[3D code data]
>>>
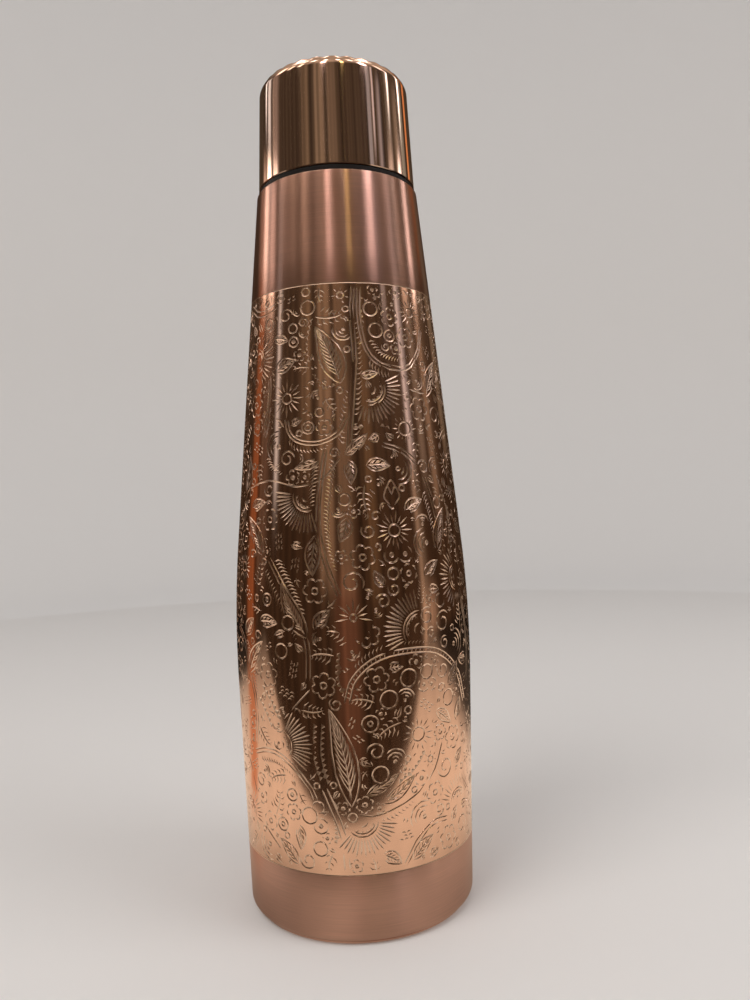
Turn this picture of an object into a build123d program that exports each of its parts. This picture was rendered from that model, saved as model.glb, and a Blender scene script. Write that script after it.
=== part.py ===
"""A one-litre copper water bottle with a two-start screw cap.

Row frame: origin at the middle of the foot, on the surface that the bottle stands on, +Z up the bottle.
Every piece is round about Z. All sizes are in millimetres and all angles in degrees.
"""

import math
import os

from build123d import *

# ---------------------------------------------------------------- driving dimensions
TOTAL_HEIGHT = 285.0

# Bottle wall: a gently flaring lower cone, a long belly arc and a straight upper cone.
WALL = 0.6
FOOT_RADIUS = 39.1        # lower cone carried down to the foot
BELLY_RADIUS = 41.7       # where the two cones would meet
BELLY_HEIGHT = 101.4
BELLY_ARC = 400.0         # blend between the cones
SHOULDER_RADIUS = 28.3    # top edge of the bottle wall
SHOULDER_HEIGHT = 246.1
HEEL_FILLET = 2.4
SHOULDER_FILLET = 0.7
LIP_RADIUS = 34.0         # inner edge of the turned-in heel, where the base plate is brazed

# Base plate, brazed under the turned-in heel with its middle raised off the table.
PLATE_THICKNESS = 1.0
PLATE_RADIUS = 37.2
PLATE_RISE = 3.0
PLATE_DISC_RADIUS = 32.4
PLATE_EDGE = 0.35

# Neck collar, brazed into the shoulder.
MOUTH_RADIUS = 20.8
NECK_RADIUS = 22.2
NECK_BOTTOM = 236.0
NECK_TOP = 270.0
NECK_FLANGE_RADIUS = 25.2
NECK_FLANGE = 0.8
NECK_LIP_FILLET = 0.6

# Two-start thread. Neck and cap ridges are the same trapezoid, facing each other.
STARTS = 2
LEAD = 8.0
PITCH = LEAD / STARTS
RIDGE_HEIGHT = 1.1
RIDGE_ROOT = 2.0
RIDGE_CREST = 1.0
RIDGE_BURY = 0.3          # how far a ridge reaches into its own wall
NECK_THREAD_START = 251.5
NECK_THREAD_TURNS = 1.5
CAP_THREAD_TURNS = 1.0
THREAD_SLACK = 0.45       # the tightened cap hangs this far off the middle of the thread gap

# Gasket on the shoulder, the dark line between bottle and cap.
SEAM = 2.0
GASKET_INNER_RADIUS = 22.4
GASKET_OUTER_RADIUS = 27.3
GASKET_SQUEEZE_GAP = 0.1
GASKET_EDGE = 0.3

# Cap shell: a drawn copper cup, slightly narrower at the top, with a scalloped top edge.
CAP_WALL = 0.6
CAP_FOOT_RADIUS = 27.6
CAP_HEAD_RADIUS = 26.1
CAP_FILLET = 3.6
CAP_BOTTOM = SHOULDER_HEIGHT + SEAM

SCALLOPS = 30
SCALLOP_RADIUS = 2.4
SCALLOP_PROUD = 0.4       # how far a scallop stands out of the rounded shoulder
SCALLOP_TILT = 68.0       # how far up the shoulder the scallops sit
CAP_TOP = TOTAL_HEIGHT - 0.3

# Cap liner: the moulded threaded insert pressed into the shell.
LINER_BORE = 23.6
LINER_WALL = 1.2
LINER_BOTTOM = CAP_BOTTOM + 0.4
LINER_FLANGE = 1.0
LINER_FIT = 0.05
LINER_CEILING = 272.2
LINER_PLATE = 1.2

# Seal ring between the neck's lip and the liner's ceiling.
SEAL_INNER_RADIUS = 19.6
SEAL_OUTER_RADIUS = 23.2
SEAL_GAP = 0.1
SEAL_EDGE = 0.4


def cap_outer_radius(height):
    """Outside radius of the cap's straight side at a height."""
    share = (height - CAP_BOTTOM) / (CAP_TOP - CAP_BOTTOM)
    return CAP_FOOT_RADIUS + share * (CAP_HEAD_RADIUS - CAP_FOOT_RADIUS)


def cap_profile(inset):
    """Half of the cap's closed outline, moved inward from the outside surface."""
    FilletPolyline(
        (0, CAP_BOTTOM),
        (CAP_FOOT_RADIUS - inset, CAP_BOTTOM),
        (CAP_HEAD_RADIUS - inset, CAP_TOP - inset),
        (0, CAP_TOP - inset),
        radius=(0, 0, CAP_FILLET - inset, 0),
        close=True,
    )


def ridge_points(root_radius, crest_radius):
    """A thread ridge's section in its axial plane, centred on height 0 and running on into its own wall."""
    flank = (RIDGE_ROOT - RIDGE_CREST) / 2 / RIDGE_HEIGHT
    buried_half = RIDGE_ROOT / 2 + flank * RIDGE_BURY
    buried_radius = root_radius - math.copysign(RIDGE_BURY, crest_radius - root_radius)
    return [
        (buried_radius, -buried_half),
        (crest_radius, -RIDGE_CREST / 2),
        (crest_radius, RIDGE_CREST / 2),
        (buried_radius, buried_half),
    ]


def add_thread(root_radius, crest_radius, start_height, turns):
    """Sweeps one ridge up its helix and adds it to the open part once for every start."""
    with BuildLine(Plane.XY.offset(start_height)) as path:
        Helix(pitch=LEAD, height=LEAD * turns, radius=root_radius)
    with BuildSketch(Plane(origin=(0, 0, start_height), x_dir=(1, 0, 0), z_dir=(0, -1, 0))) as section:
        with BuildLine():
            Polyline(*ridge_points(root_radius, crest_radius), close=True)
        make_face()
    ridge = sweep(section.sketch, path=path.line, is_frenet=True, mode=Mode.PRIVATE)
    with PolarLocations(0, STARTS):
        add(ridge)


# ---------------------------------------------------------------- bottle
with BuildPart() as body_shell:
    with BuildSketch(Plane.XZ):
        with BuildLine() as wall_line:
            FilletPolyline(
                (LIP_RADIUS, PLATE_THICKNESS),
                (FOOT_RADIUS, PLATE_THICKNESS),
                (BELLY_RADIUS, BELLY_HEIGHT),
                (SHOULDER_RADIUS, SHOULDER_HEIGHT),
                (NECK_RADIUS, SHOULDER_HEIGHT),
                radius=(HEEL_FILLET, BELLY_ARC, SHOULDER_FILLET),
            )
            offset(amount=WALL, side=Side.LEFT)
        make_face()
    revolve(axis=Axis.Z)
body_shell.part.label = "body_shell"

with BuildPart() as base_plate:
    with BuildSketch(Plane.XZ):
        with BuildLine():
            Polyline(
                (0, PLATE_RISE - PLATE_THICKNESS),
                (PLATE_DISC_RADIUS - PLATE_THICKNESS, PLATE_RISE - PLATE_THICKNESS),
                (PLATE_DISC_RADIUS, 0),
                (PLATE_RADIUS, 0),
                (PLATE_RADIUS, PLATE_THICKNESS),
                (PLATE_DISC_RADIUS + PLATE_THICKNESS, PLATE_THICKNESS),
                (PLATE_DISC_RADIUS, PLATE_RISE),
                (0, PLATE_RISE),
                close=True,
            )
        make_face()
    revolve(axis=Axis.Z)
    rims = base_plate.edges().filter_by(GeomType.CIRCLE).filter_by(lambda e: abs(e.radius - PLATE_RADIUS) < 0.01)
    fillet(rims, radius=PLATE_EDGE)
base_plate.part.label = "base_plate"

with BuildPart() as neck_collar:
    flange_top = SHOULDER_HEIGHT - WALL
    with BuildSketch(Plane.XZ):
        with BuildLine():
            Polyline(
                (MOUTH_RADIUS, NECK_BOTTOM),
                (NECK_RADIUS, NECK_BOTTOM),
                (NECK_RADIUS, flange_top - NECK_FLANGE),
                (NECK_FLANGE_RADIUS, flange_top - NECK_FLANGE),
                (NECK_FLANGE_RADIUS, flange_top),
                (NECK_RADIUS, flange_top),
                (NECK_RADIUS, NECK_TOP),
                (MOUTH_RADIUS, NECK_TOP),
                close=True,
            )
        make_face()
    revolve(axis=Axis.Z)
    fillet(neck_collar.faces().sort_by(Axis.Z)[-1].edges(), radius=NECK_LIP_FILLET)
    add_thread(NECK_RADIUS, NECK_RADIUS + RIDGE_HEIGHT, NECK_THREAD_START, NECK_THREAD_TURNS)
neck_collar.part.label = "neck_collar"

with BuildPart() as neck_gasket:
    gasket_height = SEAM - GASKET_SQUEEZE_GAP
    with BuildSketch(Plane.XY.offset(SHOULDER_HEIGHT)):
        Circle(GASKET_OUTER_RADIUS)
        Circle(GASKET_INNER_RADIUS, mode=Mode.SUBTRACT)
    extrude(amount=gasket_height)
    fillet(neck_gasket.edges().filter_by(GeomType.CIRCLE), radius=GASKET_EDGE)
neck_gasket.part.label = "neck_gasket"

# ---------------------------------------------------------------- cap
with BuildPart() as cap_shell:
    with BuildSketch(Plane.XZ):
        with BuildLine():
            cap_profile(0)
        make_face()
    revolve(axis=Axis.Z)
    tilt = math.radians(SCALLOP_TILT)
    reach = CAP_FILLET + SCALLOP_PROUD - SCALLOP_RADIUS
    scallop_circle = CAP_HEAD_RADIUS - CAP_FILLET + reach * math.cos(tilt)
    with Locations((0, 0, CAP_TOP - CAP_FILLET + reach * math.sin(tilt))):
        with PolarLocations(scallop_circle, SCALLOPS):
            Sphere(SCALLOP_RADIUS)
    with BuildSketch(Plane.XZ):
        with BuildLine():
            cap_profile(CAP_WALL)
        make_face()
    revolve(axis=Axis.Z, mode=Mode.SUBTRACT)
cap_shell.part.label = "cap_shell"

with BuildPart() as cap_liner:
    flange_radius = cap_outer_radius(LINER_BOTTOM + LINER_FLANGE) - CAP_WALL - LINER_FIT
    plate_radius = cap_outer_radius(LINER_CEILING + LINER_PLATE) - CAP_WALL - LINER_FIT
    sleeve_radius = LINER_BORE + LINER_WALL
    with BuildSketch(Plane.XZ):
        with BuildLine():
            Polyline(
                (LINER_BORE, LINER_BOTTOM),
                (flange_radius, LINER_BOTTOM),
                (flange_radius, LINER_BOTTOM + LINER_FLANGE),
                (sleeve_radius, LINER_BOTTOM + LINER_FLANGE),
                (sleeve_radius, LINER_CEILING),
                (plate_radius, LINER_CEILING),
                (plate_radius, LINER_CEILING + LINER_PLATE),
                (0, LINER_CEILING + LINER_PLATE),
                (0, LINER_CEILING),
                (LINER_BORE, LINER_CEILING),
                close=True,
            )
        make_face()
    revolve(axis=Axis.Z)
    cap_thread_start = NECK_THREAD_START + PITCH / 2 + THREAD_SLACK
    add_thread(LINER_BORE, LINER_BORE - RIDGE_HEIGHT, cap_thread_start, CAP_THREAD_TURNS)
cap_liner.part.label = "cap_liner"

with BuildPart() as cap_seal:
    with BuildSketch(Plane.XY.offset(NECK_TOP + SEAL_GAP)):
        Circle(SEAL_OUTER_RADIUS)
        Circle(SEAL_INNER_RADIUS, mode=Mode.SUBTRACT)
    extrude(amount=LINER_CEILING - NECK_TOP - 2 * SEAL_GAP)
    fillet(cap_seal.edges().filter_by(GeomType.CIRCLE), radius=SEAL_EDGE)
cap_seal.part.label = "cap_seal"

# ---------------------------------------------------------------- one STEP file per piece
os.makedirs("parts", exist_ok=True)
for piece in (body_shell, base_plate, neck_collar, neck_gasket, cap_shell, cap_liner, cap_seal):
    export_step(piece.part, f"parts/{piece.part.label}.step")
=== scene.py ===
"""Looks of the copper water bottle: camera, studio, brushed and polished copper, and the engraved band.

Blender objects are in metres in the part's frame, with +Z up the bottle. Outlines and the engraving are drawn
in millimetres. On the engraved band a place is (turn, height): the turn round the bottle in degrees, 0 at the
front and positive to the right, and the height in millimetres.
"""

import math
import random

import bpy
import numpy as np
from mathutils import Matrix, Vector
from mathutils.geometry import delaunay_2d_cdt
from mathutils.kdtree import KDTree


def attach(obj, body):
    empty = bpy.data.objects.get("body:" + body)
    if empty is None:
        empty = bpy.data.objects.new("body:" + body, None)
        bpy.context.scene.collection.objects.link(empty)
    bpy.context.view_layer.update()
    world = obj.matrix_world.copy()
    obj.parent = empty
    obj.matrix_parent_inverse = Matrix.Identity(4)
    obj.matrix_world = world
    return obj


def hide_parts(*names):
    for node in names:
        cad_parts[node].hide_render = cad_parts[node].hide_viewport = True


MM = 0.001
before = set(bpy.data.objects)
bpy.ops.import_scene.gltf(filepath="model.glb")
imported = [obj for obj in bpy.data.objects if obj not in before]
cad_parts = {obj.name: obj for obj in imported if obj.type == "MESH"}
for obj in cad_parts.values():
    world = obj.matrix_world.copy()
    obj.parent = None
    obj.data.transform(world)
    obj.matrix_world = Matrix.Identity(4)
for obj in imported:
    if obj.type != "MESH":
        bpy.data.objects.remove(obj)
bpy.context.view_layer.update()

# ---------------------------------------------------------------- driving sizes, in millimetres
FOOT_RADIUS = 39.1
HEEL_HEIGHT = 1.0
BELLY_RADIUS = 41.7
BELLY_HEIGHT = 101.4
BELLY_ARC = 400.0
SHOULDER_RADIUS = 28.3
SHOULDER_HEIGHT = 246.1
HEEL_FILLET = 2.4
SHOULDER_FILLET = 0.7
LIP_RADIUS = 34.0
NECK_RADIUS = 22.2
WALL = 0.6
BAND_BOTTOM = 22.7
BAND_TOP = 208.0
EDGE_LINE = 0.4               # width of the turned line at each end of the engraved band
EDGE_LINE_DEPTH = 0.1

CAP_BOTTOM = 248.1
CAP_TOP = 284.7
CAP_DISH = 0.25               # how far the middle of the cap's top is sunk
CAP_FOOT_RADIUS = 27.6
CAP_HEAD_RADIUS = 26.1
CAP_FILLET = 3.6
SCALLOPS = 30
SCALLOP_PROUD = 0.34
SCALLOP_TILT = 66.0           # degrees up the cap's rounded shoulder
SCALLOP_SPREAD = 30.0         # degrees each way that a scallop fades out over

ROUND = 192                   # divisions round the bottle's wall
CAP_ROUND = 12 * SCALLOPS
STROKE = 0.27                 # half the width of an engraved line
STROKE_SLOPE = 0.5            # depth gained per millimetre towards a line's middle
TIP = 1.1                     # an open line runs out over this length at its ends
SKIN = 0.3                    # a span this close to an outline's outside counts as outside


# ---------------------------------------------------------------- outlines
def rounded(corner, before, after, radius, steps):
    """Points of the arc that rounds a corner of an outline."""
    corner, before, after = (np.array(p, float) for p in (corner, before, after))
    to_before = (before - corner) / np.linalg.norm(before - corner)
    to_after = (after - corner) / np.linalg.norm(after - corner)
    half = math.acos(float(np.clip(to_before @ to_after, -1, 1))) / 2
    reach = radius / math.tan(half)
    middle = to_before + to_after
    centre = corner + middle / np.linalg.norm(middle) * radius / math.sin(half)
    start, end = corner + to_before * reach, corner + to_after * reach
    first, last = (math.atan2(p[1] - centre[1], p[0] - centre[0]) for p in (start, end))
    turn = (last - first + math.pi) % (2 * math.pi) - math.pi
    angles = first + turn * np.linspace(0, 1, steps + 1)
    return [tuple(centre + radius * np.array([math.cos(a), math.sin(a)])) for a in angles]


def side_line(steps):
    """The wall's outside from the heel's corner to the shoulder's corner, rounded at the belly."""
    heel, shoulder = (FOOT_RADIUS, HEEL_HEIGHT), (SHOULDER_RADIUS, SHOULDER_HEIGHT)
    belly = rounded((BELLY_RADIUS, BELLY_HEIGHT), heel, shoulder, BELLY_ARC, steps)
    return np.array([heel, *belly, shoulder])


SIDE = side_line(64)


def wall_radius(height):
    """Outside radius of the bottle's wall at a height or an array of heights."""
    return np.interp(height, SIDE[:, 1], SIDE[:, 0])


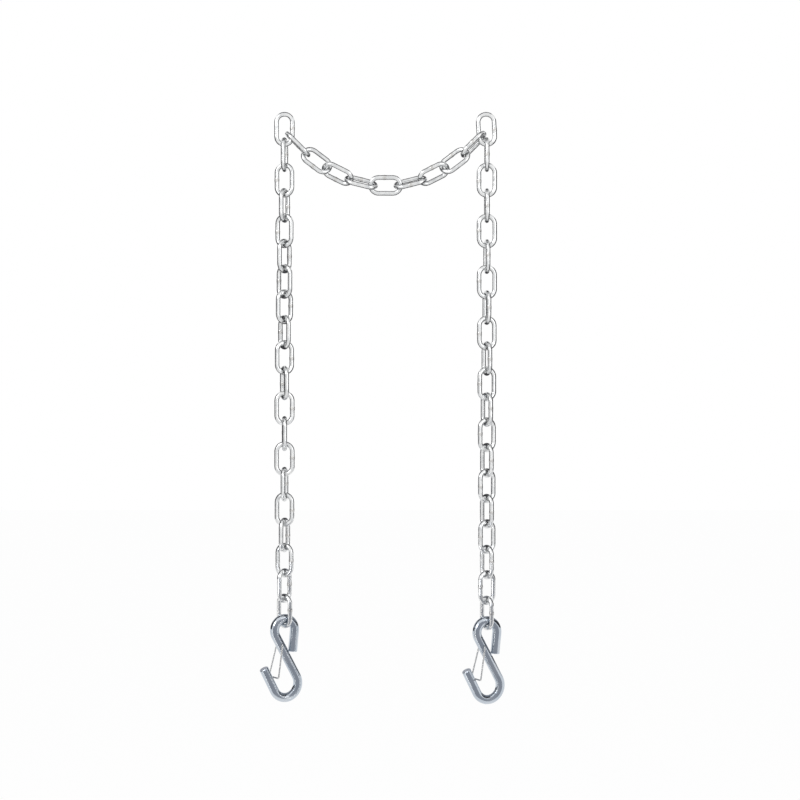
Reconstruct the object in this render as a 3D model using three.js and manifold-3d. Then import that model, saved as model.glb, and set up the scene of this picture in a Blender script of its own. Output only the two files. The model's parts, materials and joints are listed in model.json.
<<<
### Exercise brief
Return nothing but the lines running from the line with "file per piece" through the line with "the engraved band.", exactly as they appear.

### Expected answer
# ---------------------------------------------------------------- one STEP file per piece
os.makedirs("parts", exist_ok=True)
for piece in (body_shell, base_plate, neck_collar, neck_gasket, cap_shell, cap_liner, cap_seal):
    export_step(piece.part, f"parts/{piece.part.label}.step")
=== scene.py ===
"""Looks of the copper water bottle: camera, studio, brushed and polished copper, and the engraved band.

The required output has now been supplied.